Add your own “spin” to the sounds you capture.
Are Other Web Shops a Threat?
Think of it this way: are two art galleries competing, just because they sell paintings?
Of course not! That’s ridiculous. Why? They sell completely different canvases. Maybe one store features abstract work, and another is traditional. The same shopper won’t want both.
And consider the shopper, too. There is no “best” painting. There’s only the one that’s right for their living room wall.
Signature Sound Effects
When I asked my girlfriend why she liked Modigliani, she replied that she liked the way he saw the world: as if he walked the streets seeing everyone with elongated faces and thin noses. Or, as with The Starry Night, van Gogh saw swirling colours in the sky that we can’t perceive.

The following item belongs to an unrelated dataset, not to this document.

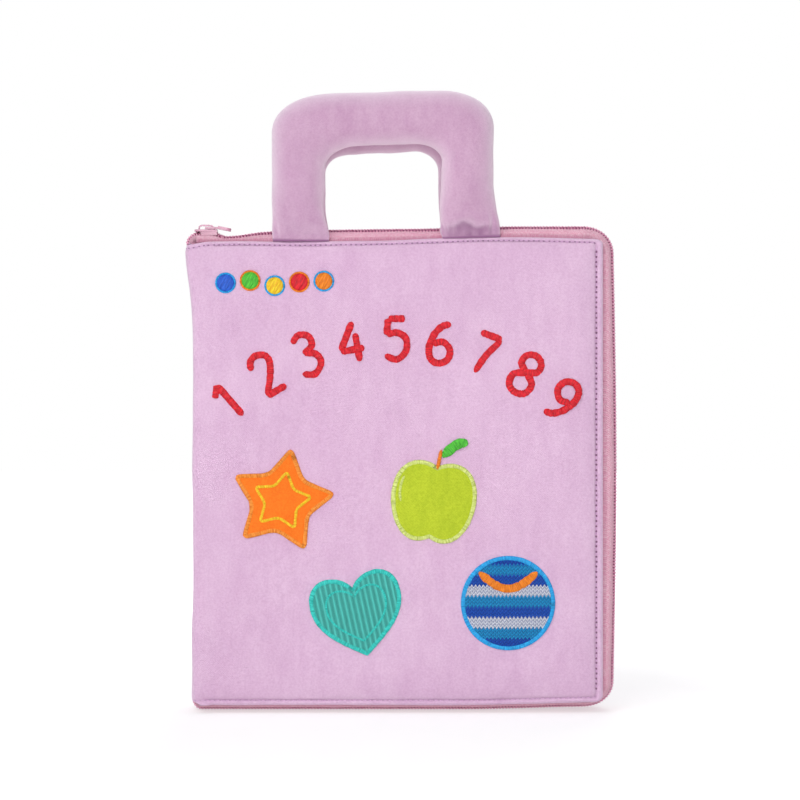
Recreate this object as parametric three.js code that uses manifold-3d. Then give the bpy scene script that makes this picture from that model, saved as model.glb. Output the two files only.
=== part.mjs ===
// A padded cloth book with carrying handles. Its covers close with a zip that runs along the top,
// down the fore edge and back along the bottom. Millimetres, +Z up, the front cover faces -Y and
// the spine is at -X. Lengths are measured from the spine's outer face (x), from the middle of the
// book's thickness (y) and from the surface that the book stands on (z).

import * as THREE from 'three';
import { mergeVertices } from 'three/addons/utils/BufferGeometryUtils.js';
import Module from 'manifold-3d';

const wasm = await Module();
wasm.setup();

// Driving dimensions of the book
const coverWidth = 226;
const coverHeight = 254.5;
const coverThickness = 7;
const coverCornerRadius = 5;
const bookThickness = 44;

// Cloth and filling
const clothThickness = 1;
const seat = 0.3; // gap between two pieces that lie on each other
const overrun = 0.4; // how far joined shapes run into each other

// Crown of a padded panel, from its edge to its flat middle
const crownReach = 20;
const crownDrop = 4;
const panelRounding = 0.25; // how much rounder each ring of the crown is than the one outside it

// Spine
const spineThickness = 6;
const spineCrownReach = 9;
const spineCrownDrop = 1.6;

// Leaves
const leafCount = 4;
const leafPitch = 7.2;
const leafThickness = 6.6;
const leafClothThickness = 0.8;
const leafEdgeGap = 4; // between a leaf's edge and the cover's
const leafBorder = 6; // flat stitched border
const leafRootBorder = 11; // flat cloth at the root, which turns beside the spine
const leafCrownReach = 9;
const leafCornerRadius = 7;
const leafPaddingEdge = 0.8; // thickness of a leaf's padding at its edge

// Binding strips that carry the leaves
const bindingBase = 0.9;
const bindingStripHeight = 2.6;
const bindingStripThickness = 1.2;
const bindingEndGap = 6;

// Zip
const zipReachTop = 6.6;
const zipReachSide = 9.6;
const zipReachBottom = 5.2;
const zipStart = 17; // from the spine's face to where the covers' own tapes begin
const zipOverhang = 2.4; // how far the zip's end at the head stands out past the spine's face
const tapeThickness = 0.7;
const tapeSeamInset = 5.7; // depth of the tape's seam behind the cover's outer face
const coilHeight = 1.8;
const coilWidth = 2.5;
const coilHalfGap = 0.7; // half the channel that the slider's divider runs in
const coilRecess = 0.5; // how far the coil stays off the standing surface
const coilCurlRadius = 0.9;
const tapeFlapWidth = 11;

// Where the tape's points lie between its seam and its inner edge, and how far out each is
const tapeAcrossShares = [0, 0.04, 0.2, 0.55, 0.8, 1];
const tapeArchShares = [0, 0.5, 0.82, 0.96, 1, 1];
const tapePressShares = [0, 0.7, 1, 1];

// Slider and pull tab
const sliderLength = 12.6;
const sliderStart = 1.2;
const sliderPlate = 1.1;
const sliderHalfWidth = 5.2;
const sliderNoseShare = 0.6;
const sliderShoulderShare = 0.28;
const sliderTailShare = 0.87;
const sliderClearance = 0.3;
const sliderFlangeWidth = 1;
const dividerLength = 4;
const dividerWidth = 0.8;
const crownLength = 8.8;
const crownHeight = 3;
const crownStrap = 0.9;
const crownWidth = 2;
const strapBendShare = 0.6;
const tabLength = 14;
const tabWidth = 5.6;
const tabThickness = 1.1;
const tongueThickness = 1.7;
const tabSideGap = 0.4;
const tabLift = 1.05; // height of the tab's bar over the slider's plate
const tabBend = 6.6; // from the tab's bar to where its tongue slopes down
const tabSlope = 0.2; // radians

// Handles
const handleWidth = 122;
const handleStart = 45; // from the spine's face to the handle's left side
const handleRise = 83.5;
const handleTube = 29;
const handleDepth = 22;
const handleOuterRadius = 25;
const handleInnerRadius = 10;
const handleRootDepth = 3;
const handleSwellHeight = 22;
const handleSeamInset = 2.4; // depth of the handle's middle plane behind the cover's outer face
const handleLegShares = [0, 0.07, 0.15, 0.25, 0.4, 0.65, 1];
const handleSides = 12;
const handlePlumpness = 0.85;

// Cloth patches on the front cover
const patchThickness = 0.8;
const starRadius = 30;
const starWaistShare = 0.55;
const starRoundShare = 0.22;
const heartWidth = 50;
const heartHeight = 48;
const heartShares = [[0, 0.28], [0.15, 0.5], [0.5, 0.5], [0.5, 0.14], [0.5, -0.16], [0.2, -0.34], [0, -0.5]];
const appleWidth = 46;
const appleHeight = 54;
const appleShares = [[0, 0.3], [0.25, 0.42], [0.5, 0.3], [0.5, 0], [0.5, -0.3], [0.28, -0.56], [0, -0.42]];
const ballRadius = 25.5;
const curveSteps = 6; // in each curve of a patch's outline
const ballSteps = 16; // in each half of the ball's outline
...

Previously I had enjoyed painting and museums as just witnessing creative work. That comment put me inside their head. I imagined the artist perceiving a completely different world than the way everyone else sees it, then expressing it on canvas.
Can you do the same with your sound effects?
Can you interpret, capture, and perform sound in a unique way? When you do, your sound effects will be valuable.
What this means is that every field recordist can succeed. It doesn’t matter if there or thousands of effects floating around in the Web, or millions. Success isn’t constrained by gear, or tech specs, or stats. It is determined how you, as a field recordist, cultivate and embed a unique perspective within your recordings.
For my part, I began to focus on recordings of rare and difficult atmospheres. I aimed to capture not just passive ambience, but recordings that represented the culture I was in, and how people felt being there. It had the effect of making work more enjoyable, and fulfilling. I’m discovering more about this every day.
Diminish the role of gear in your technique. Ensure you capture technically-sound clips, of course. But the most important goal of field recordings is to embellish your sound effects with your own style, personality, and flair.
When you do this, competition will be irrelevant. Your sound library will become irreplaceable.